The Blue Waters, which is the area of the Homosassa River just outside the boundaries of the Homosassa Springs State Wildlife Park, has become very popular with manatees in the winter for the past couple of years. The number of boats and swimmers has also increased and there have been reports of manatee harassment, which is a violation of federal law.

Last month, federal, state and local officials met to talk about various ways they could handle harassment. Maidhof proposed that the county consider establishing two small no-entry sanctuaries and also a larger zone where entry would be prohibited to everyone except people who have special training and meet special conditions.

His hope was that, if the county created such regulations, then the federal agency wouldn't have to. Commissioners directed him to explore the idea.

Recently Maidhof received electronic mail from Cameron Shaw of the U.S. Fish and Wildlife Service Jacksonville office regarding the county's proposal. Shaw, who has been working on the federal sanctuary proposal, listed the two concerns about the county's plan.

Shaw, who served as the manager for the Crystal River National Wildlife Refuge for seven years before moving to the Jacksonville job, said the county would have to tie establishment of any sanctuary to state rules in order to get federal enforcement help.

Without using the Florida Manatee Sanctuary Act to create the county sanctuaries, Shaw said his agency will not be able to provide enforcement officers to the area.

"If there is not a cooperative enforcement agreement, then that's also a deal breaker," Maidhof said. He noted that commissioners were quite clear that they didn't want a local manatee protection proposal to cost the taxpayers a lot of money.

"I do not have a navy. . . . I do not want a navy. I do not want to be in the enforcement business," Maidhof said.

Shaw also notified Maidhof that, if the county decides to establish a zone where people can interact with manatees under certain specified conditions, then the county needs an "incidental take" permit.

Federal law says that a "take" of an endangered animal is not permitted.

"The term "take' means to harass, harm, pursue, shoot, wound, trap, kill, capture or collect or attempt to engage in any such contact," Shaw said. The definition is set out in the federal Endangered Species Act.

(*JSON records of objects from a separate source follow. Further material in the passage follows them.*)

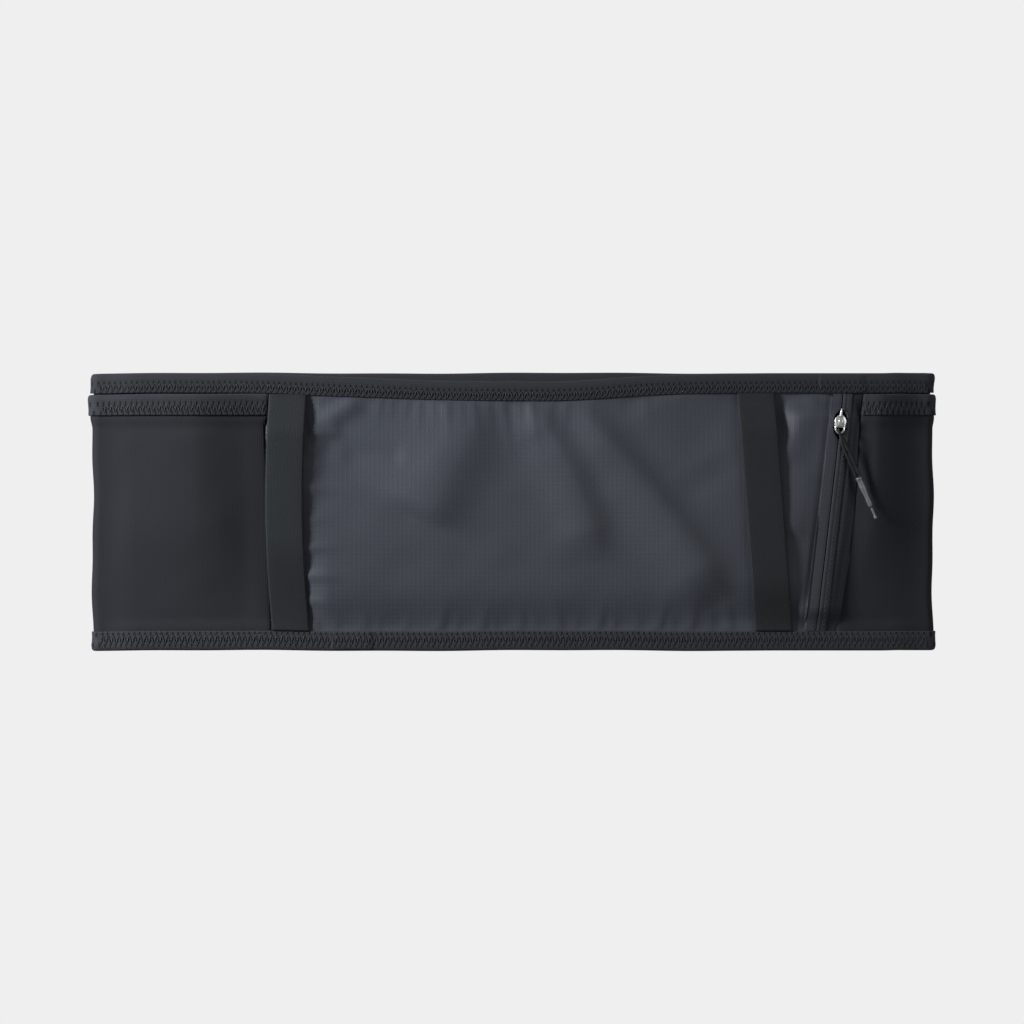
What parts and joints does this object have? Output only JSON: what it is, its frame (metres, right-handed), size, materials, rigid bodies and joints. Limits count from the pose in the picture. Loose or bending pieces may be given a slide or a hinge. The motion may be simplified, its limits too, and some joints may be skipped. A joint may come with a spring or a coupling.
{
  "type": "waist pack",
  "caption": "Stretch pull-on waist pack lying flat: knit tube with side pockets, a woven front pocket with a slanted zip, elastic bars and a cord puller.",
  "frame": {"origin": "under the middle of the flat belt, on the plane that it lies on", "axes": "+X along the waist, to the zip's end of the front; +Y to the top edge; +Z out of the front face"},
  "size_m": [0.3722, 0.1212, 0.0183],
  "materials": {
    "knit": "smooth stretch knit",
    "ripstop": "woven ripstop nylon, faint sheen",
    "facing": "woven nylon",
    "binding": "fold-over elastic",
    "elastic": "ribbed woven elastic",
    "zip_tape": "woven polyester tape",
    "zip_coil": "nylon coil",
    "zip_stop": "moulded",
    "slider_metal": "bright plated",
    "cord": "braided",
    "grip": "moulded, slightly glossy"
  },
  "bodies": {
    "belt": {"inner_tube": "knit", "wrap_left": "knit", "wrap_back": "knit", "wrap_right": "knit", "front_panel": "ripstop", "zip_facing": "facing", "top_binding": "binding", "bottom_binding": "binding", "mouth_binding_left": "binding", "mouth_binding_back": "binding", "mouth_binding_right": "binding", "bar_left": "elastic", "bar_right": "elastic", "top_stop_left": "zip_stop", "top_stop_right": "zip_stop", "bottom_stop": "zip_stop"},
    "left_edge": {"lip_left": "ripstop", "zip_tape_left": "zip_tape", "zip_coil_left": "zip_coil"},
    "right_edge": {"lip_right": "ripstop", "zip_tape_right": "zip_tape", "zip_coil_right": "zip_coil"},
    "slider": {"slider_body": "slider_metal", "slider_bridge": "slider_metal"},
    "ring": {"pull_ring": "slider_metal"},
    "puller": {"pull_cord": "cord", "pull_grip": "grip", "pull_tail": "cord"}
  },
  "joints": [
    {"name": "zip_slide", "type": "slide", "parent": "belt", "child": "slider", "axis": [-0.1145, -0.9934, 0], "range_m": [0, 0.078]},
    {"name": "zip_part_left", "type": "slide", "parent": "belt", "child": "left_edge", "axis": [-0.9934, 0.1145, 0], "range_m": [0, 0.005], "deforming": ["lip_left", "zip_tape_left", "zip_coil_left"]},
    {"name": "zip_part_right", "type": "slide", "parent": "belt", "child": "right_edge", "axis": [0.9934, -0.1145, 0], "range_m": [0, 0.005], "deforming": ["lip_right", "zip_tape_right", "zip_coil_right"]},
    {"name": "puller_lift", "type": "hinge", "parent": "slider", "child": "ring", "pos_m": [0.14322, 0.0392, 0.0155], "axis": [-0.9934, 0.1145, 0], "range_deg": [0, 110]},
    {"name": "puller_swing", "type": "hinge", "parent": "ring", "child": "puller", "pos_m": [0.14265, 0.03428, 0.0162], "axis": [0, 0, 1], "range_deg": [-50, 55], "deforming": ["pull_cord"]}
  ],
  "couplings": [
    {"joint": "zip_part_left", "follows": "zip_slide", "ratio": 0.064},
    {"joint": "zip_part_right", "follows": "zip_slide", "ratio": 0.064}
  ]
}
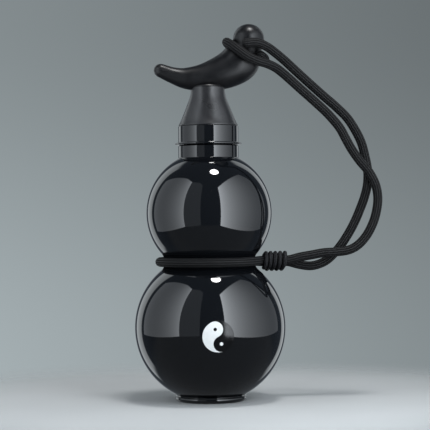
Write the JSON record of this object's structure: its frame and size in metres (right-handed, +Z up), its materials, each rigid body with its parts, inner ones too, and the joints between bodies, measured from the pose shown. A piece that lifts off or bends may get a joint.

Maidhof said the news about needing a permit was a surprise to him. He said he wants to explore various ways of accomplishing what needs to be done at the Blue Waters but doesn't want to open the county up to liability.

"I have never dived with a manatee and I have never touched a manatee, but I do not believe that what is occuring in Crystal River and Homosassa is what is intended to be covered under an incidental take situation and I don't want to go that way," Maidhof said. "I see that opening us up to legal challenges and other problems years from now."

The permit idea also surprised Maidhof because he believes that Citrus is already seen as a model of how to protect manatees.

"There is no documentation of cold stress related deaths in Citrus County and there is no documentation of increased or accelerated manatee deaths due to vessels in the Homosassa," Maidhof said. "There is a question why the (permit) door has been whispered for Homosassa when it has not been triggered in the Crystal River."

The Citrus manatee population does not seem to have been harmed by the human interactions and, in fact, is growing, he said. "Where is the data that says there has been harm?" Maidhof said.

Shaw said that the Fish and Wildlife Service wants to be sure that whatever happens in the Blue Waters meets the criteria of protecting manatees.

"I would hope that if they (county officials) decide to move forward to establish some regulations, that we'd have a chance to review and comment on whatever they put out there," Shaw said.

Jim Kraus, manager of the Crystal River National Wildlife Refuge, said the issues Shaw has raised are valid and need to be raised now, early in the process of talking about the regulations. The main concern should be to find a way to protect manatees at the Blue Waters and Kraus said his agency naturally is going to have to follow the federal guidelines set out in the Endangered Species Act and the Marine Mammal Protection Act.